My first experience with karate was observing a class as an eleven year old. I still remember to this day what I saw and felt that inspired me to begin a practice that has now endured over five decades. Perhaps unlike others, it was not the physical movements but rather something else that caught my imagination. There was a feeling that permeated the space that had what I can only describe as a sacred quality. It was apparent from that first day that what really defined a practice was not necessarily what you were doing, but rather how you were doing it.
The transcendental quality of a practice can extend far beyond physical movements of self-defense, instead focusing on enriching the quality of one’s humanity. Somehow from this felt experience, this quality of inquiry, I found a hint of the possibility of tremendous transformation, as if it were a song to the human spirit.

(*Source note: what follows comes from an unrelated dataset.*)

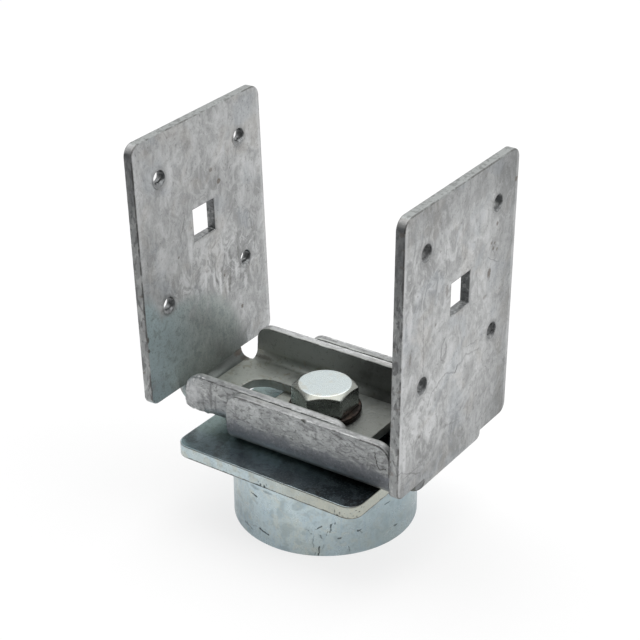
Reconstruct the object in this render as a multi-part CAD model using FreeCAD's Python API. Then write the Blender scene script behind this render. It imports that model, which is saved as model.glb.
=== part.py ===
import FreeCAD, Part
import math
import os

# Adjustable timber post base: two folded brackets nest into one U, and a single
# hex bolt clamps them to a square plate welded on a round collar.
# Millimetres, +Z up, X from the left upright to the right one.
# The origin is on the collar's axis, at its lower rim.

V = FreeCAD.Vector

# Cutters run past the faces they open by this much
overrun = 1.0

# Sheet of both brackets
sheet = 4.0
bend_inner_r = 3.5

# Uprights: the two wide plates that hold the post
clear_width = 112.0
upright_width = 82.5
upright_top = 161.0
upright_top_corner_r = 5.0
upright_foot_corner_r = 4.0
foot_rise = 0.5
left_lean_deg = 2.0
right_lean_deg = 0.8

# Holes in each upright, set out from its top edge
pattern_below_top = 45.5
hole_spacing_y = 52.0
hole_spacing_z = 54.5
screw_hole_d = 7.0
square_hole = 13.5

# Channels: web and two flanges, the left one lying inside the right one
channel_reach = 83.0
relief_length = 2.5
flange_corner_r = 6.5
inner_channel_width = 53.4
nest_gap = 0.3
right_flange_height = 22.6
right_neck_width = 43.0

# Hex bolt and flat washer
bolt_d = 16.0
bolt_length = 30.0
bolt_end_chamfer = 1.2
head_height = 10.0
head_turn_deg = 32.0
washer_d = 30.0
washer_thickness = 3.0

# Hexagon shared by the bolt's head and the captive nut
across_flats = 24.0
hex_face_step = 1.25
hex_chamfer_deg = 30.0

# Clearances round the bolt, on the diameter
slot_clearance = 1.5
washer_clearance = 1.0
cap_clearance = 1.0
thread_clearance = 0.1

# Slots that let the brackets slide past the bolt
slot_near_centre = 24.5
slide_out = 4.0

# Square plate, collar and captive nut
cap_side = 87.5
cap_thickness = 5.5
cap_corner_r = 6.0
cap_turn_deg = -1.0
collar_d = 76.1
collar_wall = 2.9
collar_length = 31.5
collar_weld_leg = 3.5
nut_height = 13.0
nut_weld_leg = 3.5

# Levels that follow from the stack
cap_underside = collar_length
cap_top = cap_underside + cap_thickness
right_web_base = cap_top
left_web_base = right_web_base + sheet
left_web_top = left_web_base + sheet
washer_top = left_web_top + washer_thickness
flange_top = right_web_base + right_flange_height

# Sizes that follow from the ones above; the left neck is as wide as its web is flat
bend_outer_r = bend_inner_r + sheet
left_neck_width = inner_channel_width - 2 * bend_outer_r
outer_channel_width = inner_channel_width + 2 * nest_gap + 2 * sheet
slot_width = bolt_d + slot_clearance
collar_inner_r = collar_d / 2 - collar_wall
hex_corner_r = across_flats / math.sqrt(3)


def box(x0, x1, y0, y1, z0, z1):
    """Box between two corners."""
    return Part.makeBox(x1 - x0, y1 - y0, z1 - z0, V(x0, y0, z0))


def cylinder(diameter, z0, z1):
    """Upright cylinder on the bolt's axis."""
    return Part.makeCylinder(diameter / 2, z1 - z0, V(0, 0, z0))


def turned(profile):
    """Solid turned about the Z axis from (radius, height) points."""
    points = [V(r, 0, z) for r, z in profile]
    face = Part.Face(Part.makePolygon(points + points[:1]))
    return face.revolve(V(0, 0, 0), V(0, 0, 1), 360)


def hexagon(z0, z1, turn_deg):
    """Hexagonal prism with one corner at turn_deg from +X."""
    angles = [math.radians(turn_deg + 60 * i) for i in range(6)]
    points = [V(hex_corner_r * math.cos(a), hex_corner_r * math.sin(a), z0) for a in angles]
    return Part.Face(Part.makePolygon(points + points[:1])).extrude(V(0, 0, z1 - z0))


def chamfered_hexagon(plain_z, chamfered_z, turn_deg):
    """Hexagonal prism whose corners are turned off at one end."""
    face_r = across_flats / 2 - hex_face_step
    outer_r = hex_corner_r + overrun
    drop = (outer_r - face_r) * math.tan(math.radians(hex_chamfer_deg))
    shoulder_z = chamfered_z - math.copysign(drop, chamfered_z - plain_z)
    crown = turned([(0, plain_z), (outer_r, plain_z), (outer_r, shoulder_z),
                    (face_r, chamfered_z), (0, chamfered_z)])
    return hexagon(plain_z, chamfered_z, turn_deg).common(crown)


def round_corners(solid, radius, along, keep):
    """Fillets the straight edges that run along a direction and pass the test."""
    def chosen(edge):
        if not isinstance(edge.Curve, Part.Line):
            return False
        direction = edge.tangentAt(edge.FirstParameter)
        return abs(direction.dot(along)) > 0.999 and keep(edge.CenterOfMass)
    return solid.makeFillet(radius, [edge for edge in solid.Edges if chosen(edge)])


def upright(foot_z, inner_x):
    """Plate before it leans: inner face at inner_x, outer face one sheet further out."""
    half = upright_width / 2
    plate = box(inner_x - sheet, inner_x, -half, half, foot_z, upright_top)
    middle = (foot_z + upright_top) / 2
    across = V(1, 0, 0)
    plate = round_corners(plate, upright_top_corner_r, across, lambda c: c.z > middle)
    return round_corners(plate, upright_foot_corner_r, across, lambda c: c.z < middle)


def upright_holes(inner_x, reach):
    """Cutters for four screw holes round one square hole, level across the U."""
    pattern_z = upright_top - pattern_below_top
    half = square_hole / 2
    cutters = [box(inner_x - reach, inner_x + reach, -half, half, pattern_z - half, pattern_z + half)]
    for side_y in (-1, 1):
        for side_z in (-1, 1):
            y = side_y * hole_spacing_y / 2
            z = pattern_z + side_z * hole_spacing_z / 2
            start = V(inner_x - reach, y, z)
            cutters.append(Part.makeCylinder(screw_hole_d / 2, 2 * reach, start, V(1, 0, 0)))
    return cutters


def channel(x0, x1, width, web_base):
    """Web with two upturned flanges, their upper corners rounded at both ends."""
    outer_half = width / 2
    inner_half = outer_half - sheet
    outer = box(x0, x1, -outer_half, outer_half, web_base, flange_top)
    inner = box(x0 - overrun, x1 + overrun, -inner_half, inner_half,
                web_base + sheet, flange_top + overrun)
    middle = (web_base + flange_top) / 2
    along = V(1, 0, 0)
    outer = round_corners(outer, bend_outer_r, along, lambda c: c.z < middle)
    inner = round_corners(inner, bend_inner_r, along, lambda c: c.z < middle)
    trough = outer.cut(inner)
    return round_corners(trough, flange_corner_r, V(0, 1, 0), lambda c: c.z > middle)


def slot(near_x, far_x, web_base):
    """Round-ended cutter through the web."""
    low = web_base - overrun
    high = web_base + sheet + overrun
    cutter = box(near_x, far_x, -slot_width / 2, slot_width / 2, low, high)
    ends = [Part.makeCylinder(slot_width / 2, high - low, V(x, 0, low)) for x in (near_x, far_x)]
    return cutter.fuse(ends)


def bracket(web_base, width, neck_width, lean_deg):
    """One folded sheet: leaning upright, fold, neck and slotted channel, upright at -X."""
    inner_x = -clear_width / 2
    fold_x = inner_x + bend_inner_r
    fold_z = web_base + sheet + bend_inner_r
    foot_z = fold_z + foot_rise
    flange_x = fold_x + relief_length
    end_x = inner_x + channel_reach
    neck = neck_width / 2

    # The upright and the short neck under it turn outward about the fold's own axis
    riser = box(inner_x - sheet, inner_x, -neck, neck, fold_z, foot_z + upright_foot_corner_r)
    plate = upright(foot_z, inner_x).fuse(riser)
    plate.rotate(V(fold_x, 0, fold_z), V(0, 1, 0), -lean_deg)

    # The fold is a sheet-thick sector from the web round to the plate's foot
    strip = Part.makePolygon([
        V(fold_x, -neck, web_base), V(fold_x, neck, web_base),
        V(fold_x, neck, web_base + sheet), V(fold_x, -neck, web_base + sheet),
        V(fold_x, -neck, web_base)])
    fold = Part.Face(strip).revolve(V(fold_x, 0, fold_z), V(0, 1, 0), 90 - lean_deg)

    # The neck runs on to the channel past the open corner reliefs
    bridge = box(fold_x, flange_x, -neck, neck, web_base, web_base + sheet)
    body = channel(flange_x, end_x, width, web_base).fuse([bridge, fold, plate])
    body = body.cut(slot(inner_x + slot_near_centre, slide_out, web_base))

    # The hole cutters reach past the plate however far it leans
    lean_run = abs(math.sin(math.radians(lean_deg))) * (upright_top - fold_z)
    return body.cut(upright_holes(inner_x, lean_run + 2 * sheet)).removeSplitter()


def left_bracket():
    """Inner channel, lying on the right bracket's web."""
    return bracket(left_web_base, inner_channel_width, left_neck_width, left_lean_deg)


def right_bracket():
    """Outer channel, lying on the square plate."""
    body = bracket(right_web_base, outer_channel_width, right_neck_width, right_lean_deg)
    body.rotate(V(0, 0, 0), V(0, 0, 1), 180)
    return body


def hex_bolt():
    """Bolt with a chamfered hex head and a plain cylinder for its thread."""
    head = chamfered_hexagon(washer_top, washer_top + head_height, head_turn_deg)
    radius = bolt_d / 2
    tip = washer_top - bolt_length
    shank = turned([(0, tip), (radius - bolt_end_chamfer, tip), (radius, tip + bolt_end_chamfer),
                    (radius, washer_top), (0, washer_top)])
    return head.fuse(shank).removeSplitter()


def flat_washer():
    """Plain round washer under the head."""
    disc = cylinder(washer_d, left_web_top, washer_top)
    return disc.cut(cylinder(bolt_d + washer_clearance, left_web_top - overrun, washer_top + overrun))


def cap_plate():
    """Square plate with rounded corners and a clearance hole."""
    half = cap_side / 2
    plate = box(-half, half, -half, half, cap_underside, cap_top)
    plate = round_corners(plate, cap_corner_r, V(0, 0, 1), lambda c: True)
    plate = plate.cut(cylinder(bolt_d + cap_clearance, cap_underside - overrun, cap_top + overrun))
    plate.rotate(V(0, 0, 0), V(0, 0, 1), cap_turn_deg)
    return plate


def collar_ring():
    """Length of tube that slips over the ground screw."""
    tube = cylinder(collar_d, 0, collar_length)
    return tube.cut(cylinder(2 * collar_inner_r, -overrun, collar_length + overrun))


def collar_weld():
    """Fillet bead inside the collar, under the square plate."""
    return turned([(collar_inner_r - collar_weld_leg, cap_underside), (collar_inner_r, cap_underside),
                   (collar_inner_r, cap_underside - collar_weld_leg)])


def weld_nut():
    """Captive hex nut under the square plate."""
    base = cap_underside - nut_height
    nut = chamfered_hexagon(cap_underside, base, cap_turn_deg)
    return nut.cut(cylinder(bolt_d + thread_clearance, base - overrun, cap_underside + overrun))


def nut_weld():
    """Fillet bead round the captive nut."""
    toe = cap_underside - nut_weld_leg
    bead = turned([(0, cap_underside), (hex_corner_r + nut_weld_leg, cap_underside),
                   (hex_corner_r, toe), (0, toe)])
    return bead.cut(hexagon(toe - overrun, cap_underside + overrun, cap_turn_deg))


pieces = {
    "left_bracket": left_bracket,
    "right_bracket": right_bracket,
    "hex_bolt": hex_bolt,
    "flat_washer": flat_washer,
    "cap_plate": cap_plate,
    "collar_ring": collar_ring,
    "collar_weld": collar_weld,
    "weld_nut": weld_nut,
    "nut_weld": nut_weld,
}

os.makedirs("parts", exist_ok=True)
for name, make in pieces.items():
    shape = make()
    shape.exportStep(f"parts/{name}.step")
    print(name, "solids", len(shape.Solids), "valid", shape.isValid(), "volume", round(shape.Volume, 1))
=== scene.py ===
import bpy
import bmesh
import math
from mathutils import Matrix, Vector, noise


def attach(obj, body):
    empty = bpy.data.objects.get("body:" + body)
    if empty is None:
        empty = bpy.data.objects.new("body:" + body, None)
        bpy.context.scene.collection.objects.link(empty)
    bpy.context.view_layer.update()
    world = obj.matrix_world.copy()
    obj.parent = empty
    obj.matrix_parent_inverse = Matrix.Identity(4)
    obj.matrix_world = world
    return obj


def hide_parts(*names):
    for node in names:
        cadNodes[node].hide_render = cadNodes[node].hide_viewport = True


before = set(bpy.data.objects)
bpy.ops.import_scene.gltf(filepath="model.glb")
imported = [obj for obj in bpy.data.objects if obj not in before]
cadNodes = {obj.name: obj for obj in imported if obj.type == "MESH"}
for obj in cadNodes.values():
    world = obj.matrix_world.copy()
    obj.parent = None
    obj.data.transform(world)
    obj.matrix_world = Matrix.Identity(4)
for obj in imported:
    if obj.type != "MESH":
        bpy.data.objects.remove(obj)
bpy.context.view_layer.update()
print("stage 1: frame loaded,", len(cadNodes), "nodes")


# Small helpers

def mm(value):
    return value / 1000


def perMetre(millimetres):
    return 1000 / millimetres  # pattern scale for features this many millimetres apart


def hexColour(code):
    parts = [int(code[i:i + 2], 16) / 255 for i in (1, 3, 5)]
    return tuple(p / 12.92 if p <= 0.04045 else ((p + 0.055) / 1.055) ** 2.4 for p in parts) + (1.0,)


def addNode(tree, kind, settings=None, inputs=None):
    node = tree.nodes.new(kind)  # inputs: socket name or number -> a value, or the socket that feeds it
    for key, value in (settings or {}).items():
        setattr(node, key, value)
    for key, value in (inputs or {}).items():
        if isinstance(value, bpy.types.NodeSocket):
            tree.links.new(value, node.inputs[key])
        else:
            node.inputs[key].default_value = value
    return node


def newMaterial(name):
    material = bpy.data.materials.new(name)
    material.use_nodes = True
    material.node_tree.nodes.clear()
    return material, material.node_tree


def coat(tree, colour, pattern, low, high, tint, amount=1.0, blend="MIX"):
    # Lays a tint over a colour where the pattern passes from low to high
    mask = addNode(tree, "ShaderNodeMapRange", {"interpolation_type": "SMOOTHSTEP"},
                   {"Value": pattern, "From Min": low, "From Max": high, "To Min": 0.0, "To Max": amount})
    return addNode(tree, "ShaderNodeMix", {"data_type": "RGBA", "blend_type": blend},
                   {0: mask.outputs[0], 6: colour, 7: hexColour(tint)}).outputs[2]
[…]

The context in which we frame a practice has everything to do with what we ultimately find, and this paradigm is established the moment we set foot in the dojo. If done correctly, when we enter the dojo space, we bow, but it is important to be mindful about the meaning behind the gesture. What is it that we are actually acknowledging? From the onset, we affirm an intention, that in this space we invite a transformative experience. To find the sacredness of all life, we must pick a starting point and fill it with an expectation. When we engage within this contextual frame, all subsequent action is imbued with meaning, and our investment of time honors and celebrates the moments of our lives. Perhaps there is no better “defense of the self.”
In order to find meaning in life, to be fulfilled, to be joyous, there needs to be a cultivation of the human spirit. Like the Phoenix rising up from the ashes, each day we place our foot down in an ambition of transcendence led by hope and effort. Some steps in life by their very nature have greater significance, and through a unique perspective, define our trajectory. In the things we forge ourselves against, we define our possibilities and in so doing find our renewal. In my first observation of a karate class as a young boy, it was in the felt possibilities that the energy of inspiration was found and an arc of a lifetime practice established.